• **WHAT THIS TASK INVOLVES**
Quote exactly and only this range of lines in the data below: the line that holds "SCREW.angle), 'metal', 0, 0, SCREW.z);" to the line that holds "if empty is", both included.
####################
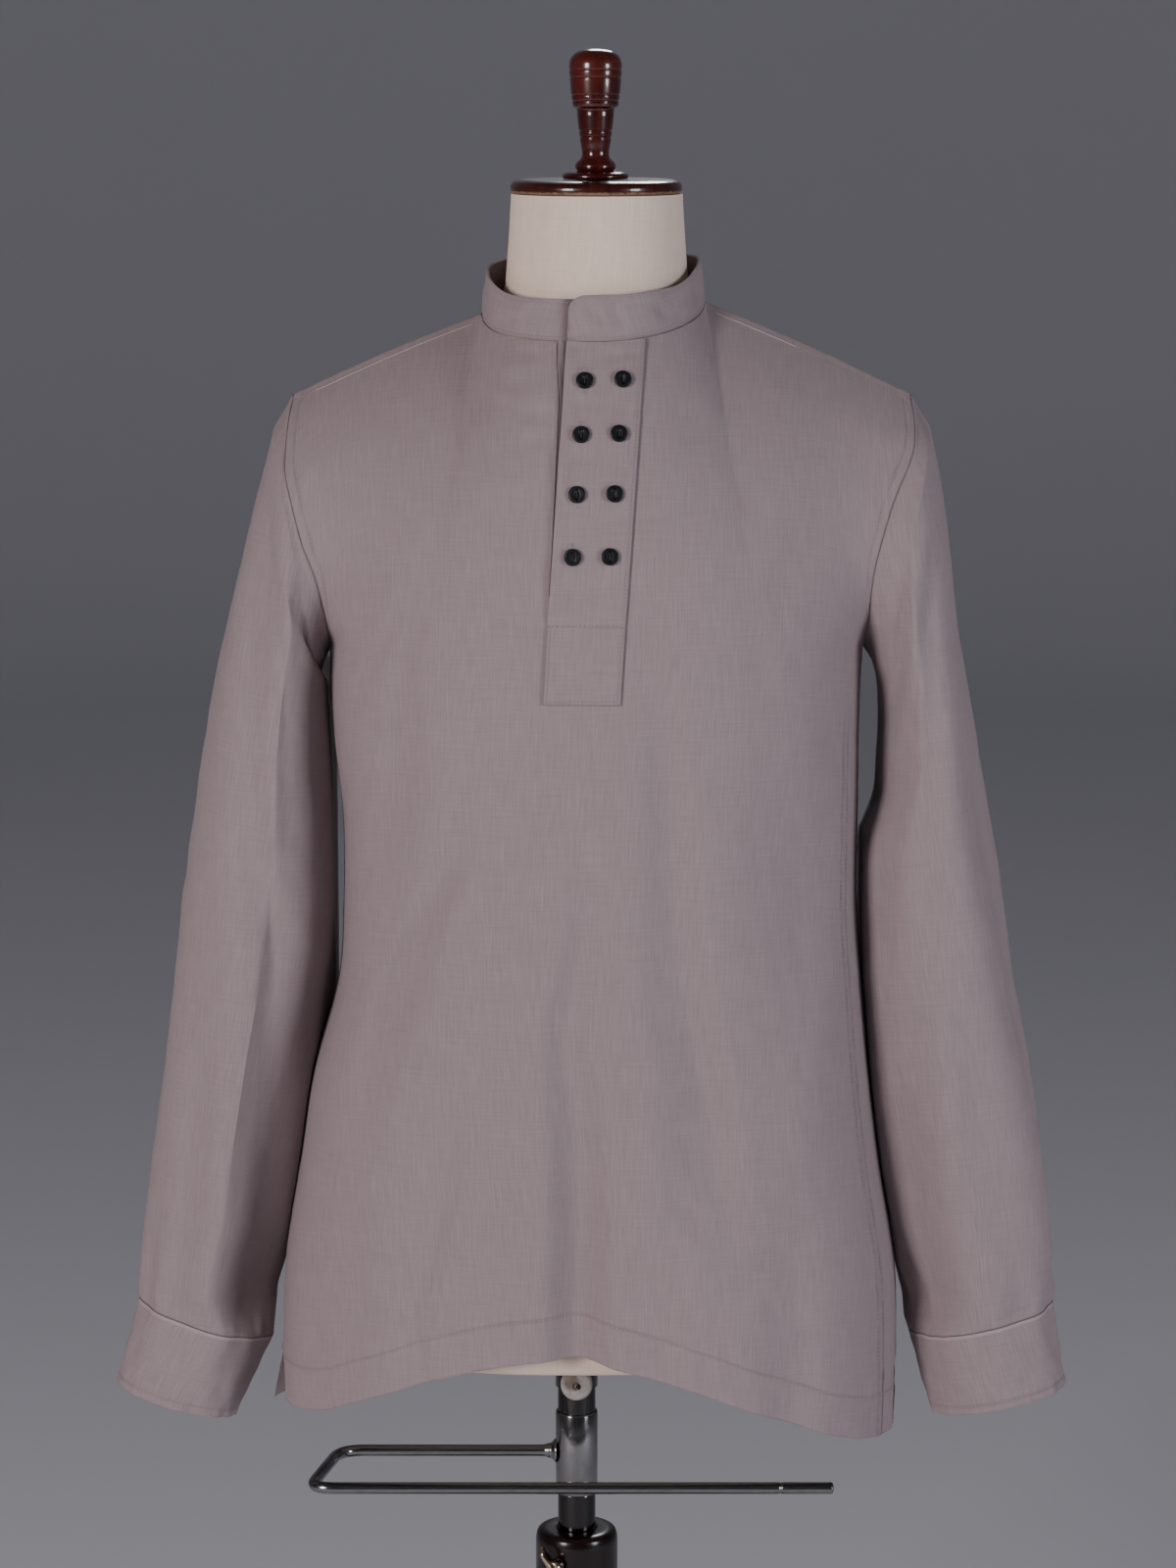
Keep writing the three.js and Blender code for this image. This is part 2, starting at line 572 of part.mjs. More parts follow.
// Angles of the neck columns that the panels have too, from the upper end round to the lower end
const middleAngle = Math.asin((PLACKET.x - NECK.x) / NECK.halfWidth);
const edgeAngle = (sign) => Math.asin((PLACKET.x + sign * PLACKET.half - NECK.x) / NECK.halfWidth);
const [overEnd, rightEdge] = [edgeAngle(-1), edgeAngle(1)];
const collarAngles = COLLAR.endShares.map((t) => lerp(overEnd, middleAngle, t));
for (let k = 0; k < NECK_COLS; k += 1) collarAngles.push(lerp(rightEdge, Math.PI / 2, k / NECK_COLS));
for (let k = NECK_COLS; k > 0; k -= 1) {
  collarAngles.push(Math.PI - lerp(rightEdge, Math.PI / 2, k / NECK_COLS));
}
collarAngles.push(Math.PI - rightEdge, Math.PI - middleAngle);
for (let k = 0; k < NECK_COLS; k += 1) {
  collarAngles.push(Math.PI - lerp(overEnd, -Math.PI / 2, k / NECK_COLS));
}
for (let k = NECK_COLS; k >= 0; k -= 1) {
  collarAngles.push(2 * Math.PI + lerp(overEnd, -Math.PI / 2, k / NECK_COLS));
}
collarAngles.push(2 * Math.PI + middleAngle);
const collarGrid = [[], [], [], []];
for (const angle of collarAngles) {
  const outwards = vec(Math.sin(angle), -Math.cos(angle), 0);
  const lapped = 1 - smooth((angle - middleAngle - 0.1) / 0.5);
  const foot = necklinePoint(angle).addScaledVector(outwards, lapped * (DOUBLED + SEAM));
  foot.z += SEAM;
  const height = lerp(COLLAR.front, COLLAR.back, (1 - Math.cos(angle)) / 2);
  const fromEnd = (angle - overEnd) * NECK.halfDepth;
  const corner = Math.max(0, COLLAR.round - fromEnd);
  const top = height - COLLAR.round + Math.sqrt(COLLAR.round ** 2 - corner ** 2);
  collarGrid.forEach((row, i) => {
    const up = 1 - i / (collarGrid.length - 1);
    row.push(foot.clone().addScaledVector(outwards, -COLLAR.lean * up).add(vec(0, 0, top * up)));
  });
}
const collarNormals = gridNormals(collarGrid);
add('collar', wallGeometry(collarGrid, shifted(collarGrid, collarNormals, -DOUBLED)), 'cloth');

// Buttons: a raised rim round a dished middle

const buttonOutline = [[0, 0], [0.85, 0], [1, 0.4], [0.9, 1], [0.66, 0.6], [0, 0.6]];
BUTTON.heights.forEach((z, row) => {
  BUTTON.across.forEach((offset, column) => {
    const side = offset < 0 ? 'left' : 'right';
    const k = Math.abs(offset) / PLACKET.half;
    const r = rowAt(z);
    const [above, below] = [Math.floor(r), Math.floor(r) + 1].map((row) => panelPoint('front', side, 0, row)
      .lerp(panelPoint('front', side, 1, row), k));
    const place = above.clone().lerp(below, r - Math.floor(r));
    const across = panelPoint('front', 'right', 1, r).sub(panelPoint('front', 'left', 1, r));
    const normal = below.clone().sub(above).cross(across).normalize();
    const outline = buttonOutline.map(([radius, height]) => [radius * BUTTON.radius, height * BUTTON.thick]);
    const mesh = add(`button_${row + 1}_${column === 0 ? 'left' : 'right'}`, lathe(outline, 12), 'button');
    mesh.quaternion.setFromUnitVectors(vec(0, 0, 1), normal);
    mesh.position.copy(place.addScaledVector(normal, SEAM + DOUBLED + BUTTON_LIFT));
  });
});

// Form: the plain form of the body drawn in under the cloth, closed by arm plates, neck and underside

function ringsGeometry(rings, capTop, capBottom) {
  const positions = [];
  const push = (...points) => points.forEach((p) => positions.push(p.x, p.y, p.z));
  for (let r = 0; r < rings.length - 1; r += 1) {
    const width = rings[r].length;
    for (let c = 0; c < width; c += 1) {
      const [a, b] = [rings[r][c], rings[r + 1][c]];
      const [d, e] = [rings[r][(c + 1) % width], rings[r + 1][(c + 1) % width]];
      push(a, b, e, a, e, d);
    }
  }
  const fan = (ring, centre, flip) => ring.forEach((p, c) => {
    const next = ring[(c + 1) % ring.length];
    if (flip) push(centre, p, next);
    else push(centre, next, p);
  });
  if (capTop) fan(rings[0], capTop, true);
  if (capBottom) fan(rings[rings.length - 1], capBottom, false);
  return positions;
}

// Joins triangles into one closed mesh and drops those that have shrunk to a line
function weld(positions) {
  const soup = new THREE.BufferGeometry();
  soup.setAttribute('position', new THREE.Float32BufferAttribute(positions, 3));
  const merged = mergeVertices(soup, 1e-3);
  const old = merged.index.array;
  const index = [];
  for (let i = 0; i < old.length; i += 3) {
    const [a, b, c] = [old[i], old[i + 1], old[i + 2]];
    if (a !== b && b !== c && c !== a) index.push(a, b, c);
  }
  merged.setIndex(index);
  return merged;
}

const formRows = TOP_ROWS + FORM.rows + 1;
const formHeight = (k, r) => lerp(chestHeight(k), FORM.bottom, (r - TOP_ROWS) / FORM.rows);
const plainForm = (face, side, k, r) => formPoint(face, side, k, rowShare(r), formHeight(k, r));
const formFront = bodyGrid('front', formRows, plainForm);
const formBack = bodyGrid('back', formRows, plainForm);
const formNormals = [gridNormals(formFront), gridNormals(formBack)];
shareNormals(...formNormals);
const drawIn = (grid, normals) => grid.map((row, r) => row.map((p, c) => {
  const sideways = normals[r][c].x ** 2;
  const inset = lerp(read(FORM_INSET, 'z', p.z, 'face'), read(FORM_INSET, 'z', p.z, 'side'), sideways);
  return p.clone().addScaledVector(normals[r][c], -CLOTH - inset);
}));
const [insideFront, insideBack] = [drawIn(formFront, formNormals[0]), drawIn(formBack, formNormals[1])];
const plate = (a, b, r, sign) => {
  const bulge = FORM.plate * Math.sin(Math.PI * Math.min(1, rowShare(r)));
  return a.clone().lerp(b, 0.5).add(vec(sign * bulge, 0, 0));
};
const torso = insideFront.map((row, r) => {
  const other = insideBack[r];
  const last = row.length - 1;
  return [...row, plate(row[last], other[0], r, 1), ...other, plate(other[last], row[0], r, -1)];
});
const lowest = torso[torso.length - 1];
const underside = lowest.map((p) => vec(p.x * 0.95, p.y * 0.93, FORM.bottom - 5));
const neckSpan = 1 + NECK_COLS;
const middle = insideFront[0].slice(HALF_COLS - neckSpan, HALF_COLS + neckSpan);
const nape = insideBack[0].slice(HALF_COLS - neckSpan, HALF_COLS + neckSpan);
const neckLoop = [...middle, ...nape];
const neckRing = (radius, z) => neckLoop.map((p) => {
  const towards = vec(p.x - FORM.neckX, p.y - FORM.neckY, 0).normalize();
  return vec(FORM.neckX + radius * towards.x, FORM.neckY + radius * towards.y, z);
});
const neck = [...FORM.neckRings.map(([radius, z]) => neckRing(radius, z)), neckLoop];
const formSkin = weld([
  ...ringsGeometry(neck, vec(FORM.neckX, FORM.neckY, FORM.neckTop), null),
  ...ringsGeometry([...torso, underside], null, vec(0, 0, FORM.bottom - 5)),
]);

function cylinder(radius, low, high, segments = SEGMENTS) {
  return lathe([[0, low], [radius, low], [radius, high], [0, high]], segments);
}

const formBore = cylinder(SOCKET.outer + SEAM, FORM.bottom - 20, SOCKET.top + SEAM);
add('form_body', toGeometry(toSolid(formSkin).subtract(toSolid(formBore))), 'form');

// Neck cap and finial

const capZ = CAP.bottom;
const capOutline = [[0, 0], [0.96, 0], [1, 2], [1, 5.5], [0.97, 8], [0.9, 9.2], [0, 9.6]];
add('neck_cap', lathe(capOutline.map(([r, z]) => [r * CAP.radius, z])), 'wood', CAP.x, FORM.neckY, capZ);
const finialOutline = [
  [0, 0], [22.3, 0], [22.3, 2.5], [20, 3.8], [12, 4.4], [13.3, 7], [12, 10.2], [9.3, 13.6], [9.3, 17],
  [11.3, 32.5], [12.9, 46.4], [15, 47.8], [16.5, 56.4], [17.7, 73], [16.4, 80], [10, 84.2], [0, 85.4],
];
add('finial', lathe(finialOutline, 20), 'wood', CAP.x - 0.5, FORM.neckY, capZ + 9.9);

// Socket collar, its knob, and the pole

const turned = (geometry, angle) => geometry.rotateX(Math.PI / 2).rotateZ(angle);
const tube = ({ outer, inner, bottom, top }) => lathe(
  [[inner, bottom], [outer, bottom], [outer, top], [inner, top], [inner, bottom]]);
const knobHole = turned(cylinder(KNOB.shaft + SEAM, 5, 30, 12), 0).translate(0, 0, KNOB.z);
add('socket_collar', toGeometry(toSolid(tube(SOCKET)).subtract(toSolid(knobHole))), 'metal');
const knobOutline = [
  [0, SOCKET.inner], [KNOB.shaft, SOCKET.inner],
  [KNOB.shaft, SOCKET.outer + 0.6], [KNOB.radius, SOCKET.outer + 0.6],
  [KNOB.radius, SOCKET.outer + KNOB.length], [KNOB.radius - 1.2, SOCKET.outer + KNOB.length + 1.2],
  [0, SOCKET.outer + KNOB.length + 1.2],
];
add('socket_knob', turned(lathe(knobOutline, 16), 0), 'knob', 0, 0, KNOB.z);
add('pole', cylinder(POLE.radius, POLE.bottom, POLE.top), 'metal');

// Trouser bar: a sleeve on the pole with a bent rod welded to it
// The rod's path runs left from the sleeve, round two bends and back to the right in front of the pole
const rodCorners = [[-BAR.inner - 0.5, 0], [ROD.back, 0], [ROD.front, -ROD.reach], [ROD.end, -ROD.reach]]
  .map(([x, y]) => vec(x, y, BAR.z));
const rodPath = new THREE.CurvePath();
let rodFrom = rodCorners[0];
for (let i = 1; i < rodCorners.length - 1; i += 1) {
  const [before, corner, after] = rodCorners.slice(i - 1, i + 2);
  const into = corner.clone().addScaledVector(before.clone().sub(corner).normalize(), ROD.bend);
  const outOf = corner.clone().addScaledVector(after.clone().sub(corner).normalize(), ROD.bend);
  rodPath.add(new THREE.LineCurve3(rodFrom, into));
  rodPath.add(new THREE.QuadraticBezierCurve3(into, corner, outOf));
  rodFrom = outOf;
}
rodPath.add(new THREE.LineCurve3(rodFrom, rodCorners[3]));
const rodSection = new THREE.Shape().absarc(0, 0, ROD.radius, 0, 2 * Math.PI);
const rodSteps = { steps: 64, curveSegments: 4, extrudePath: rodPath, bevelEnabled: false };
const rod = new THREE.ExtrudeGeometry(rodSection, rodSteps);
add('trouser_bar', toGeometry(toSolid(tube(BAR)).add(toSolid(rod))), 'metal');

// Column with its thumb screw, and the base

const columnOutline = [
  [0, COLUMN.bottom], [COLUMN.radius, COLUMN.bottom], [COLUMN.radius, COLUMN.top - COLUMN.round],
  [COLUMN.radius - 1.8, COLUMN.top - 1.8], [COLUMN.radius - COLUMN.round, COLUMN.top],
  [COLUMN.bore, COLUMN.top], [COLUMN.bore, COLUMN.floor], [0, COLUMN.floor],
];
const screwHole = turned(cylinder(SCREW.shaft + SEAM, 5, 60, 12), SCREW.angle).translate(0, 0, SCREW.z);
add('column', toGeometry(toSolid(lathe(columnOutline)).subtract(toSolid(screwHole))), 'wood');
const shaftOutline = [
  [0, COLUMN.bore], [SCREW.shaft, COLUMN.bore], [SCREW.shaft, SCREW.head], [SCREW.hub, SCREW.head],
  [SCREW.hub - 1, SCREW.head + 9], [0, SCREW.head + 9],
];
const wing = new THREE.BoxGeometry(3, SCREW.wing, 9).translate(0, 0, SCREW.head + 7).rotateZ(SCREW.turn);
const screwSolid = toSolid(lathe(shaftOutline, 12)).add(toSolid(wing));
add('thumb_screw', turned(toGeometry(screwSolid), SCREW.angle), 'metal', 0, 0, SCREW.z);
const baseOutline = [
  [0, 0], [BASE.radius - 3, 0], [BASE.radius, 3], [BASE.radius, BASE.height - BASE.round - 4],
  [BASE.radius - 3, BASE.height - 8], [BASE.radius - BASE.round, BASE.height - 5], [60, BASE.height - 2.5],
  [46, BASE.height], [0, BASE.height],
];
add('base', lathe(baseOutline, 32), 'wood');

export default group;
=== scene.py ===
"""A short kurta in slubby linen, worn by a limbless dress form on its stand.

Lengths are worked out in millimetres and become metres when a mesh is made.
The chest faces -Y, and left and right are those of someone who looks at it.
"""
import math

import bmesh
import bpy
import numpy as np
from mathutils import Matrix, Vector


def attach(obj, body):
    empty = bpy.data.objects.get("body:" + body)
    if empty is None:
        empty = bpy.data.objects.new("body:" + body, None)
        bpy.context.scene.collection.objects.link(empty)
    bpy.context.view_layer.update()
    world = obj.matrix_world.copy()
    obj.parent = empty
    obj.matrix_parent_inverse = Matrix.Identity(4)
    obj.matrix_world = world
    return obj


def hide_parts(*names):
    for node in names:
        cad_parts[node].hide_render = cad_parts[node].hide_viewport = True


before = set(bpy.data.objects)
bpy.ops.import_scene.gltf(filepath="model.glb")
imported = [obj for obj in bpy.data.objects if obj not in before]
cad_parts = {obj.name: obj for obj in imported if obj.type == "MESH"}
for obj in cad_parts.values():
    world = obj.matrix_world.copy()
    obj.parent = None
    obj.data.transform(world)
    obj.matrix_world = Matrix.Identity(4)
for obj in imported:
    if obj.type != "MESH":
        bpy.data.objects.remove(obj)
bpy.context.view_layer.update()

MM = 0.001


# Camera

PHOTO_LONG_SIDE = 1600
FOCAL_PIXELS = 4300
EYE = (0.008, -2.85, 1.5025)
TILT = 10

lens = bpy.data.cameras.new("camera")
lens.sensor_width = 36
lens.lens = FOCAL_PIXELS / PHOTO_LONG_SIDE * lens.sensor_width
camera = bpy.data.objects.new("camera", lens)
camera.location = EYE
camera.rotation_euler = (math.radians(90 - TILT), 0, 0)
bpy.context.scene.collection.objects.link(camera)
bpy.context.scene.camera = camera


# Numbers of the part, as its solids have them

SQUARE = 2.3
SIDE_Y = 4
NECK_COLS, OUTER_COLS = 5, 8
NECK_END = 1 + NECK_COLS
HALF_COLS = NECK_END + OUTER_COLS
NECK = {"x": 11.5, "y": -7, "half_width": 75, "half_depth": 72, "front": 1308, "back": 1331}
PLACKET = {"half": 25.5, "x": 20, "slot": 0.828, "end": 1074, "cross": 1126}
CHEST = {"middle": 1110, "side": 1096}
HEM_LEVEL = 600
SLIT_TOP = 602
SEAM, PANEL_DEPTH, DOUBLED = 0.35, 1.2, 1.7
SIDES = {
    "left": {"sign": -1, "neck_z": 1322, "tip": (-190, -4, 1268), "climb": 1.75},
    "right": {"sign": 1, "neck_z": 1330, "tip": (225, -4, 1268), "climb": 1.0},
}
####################
• **SOLVED EXERCISE**
add('thumb_screw', turned(toGeometry(screwSolid), SCREW.angle), 'metal', 0, 0, SCREW.z);
const baseOutline = [
  [0, 0], [BASE.radius - 3, 0], [BASE.radius, 3], [BASE.radius, BASE.height - BASE.round - 4],
  [BASE.radius - 3, BASE.height - 8], [BASE.radius - BASE.round, BASE.height - 5], [60, BASE.height - 2.5],
  [46, BASE.height], [0, BASE.height],
];
add('base', lathe(baseOutline, 32), 'wood');

export default group;
=== scene.py ===
"""A short kurta in slubby linen, worn by a limbless dress form on its stand.

Lengths are worked out in millimetres and become metres when a mesh is made.
The chest faces -Y, and left and right are those of someone who looks at it.
"""
import math

import bmesh
import bpy
import numpy as np
from mathutils import Matrix, Vector


def attach(obj, body):
    empty = bpy.data.objects.get("body:" + body)
    if empty is None:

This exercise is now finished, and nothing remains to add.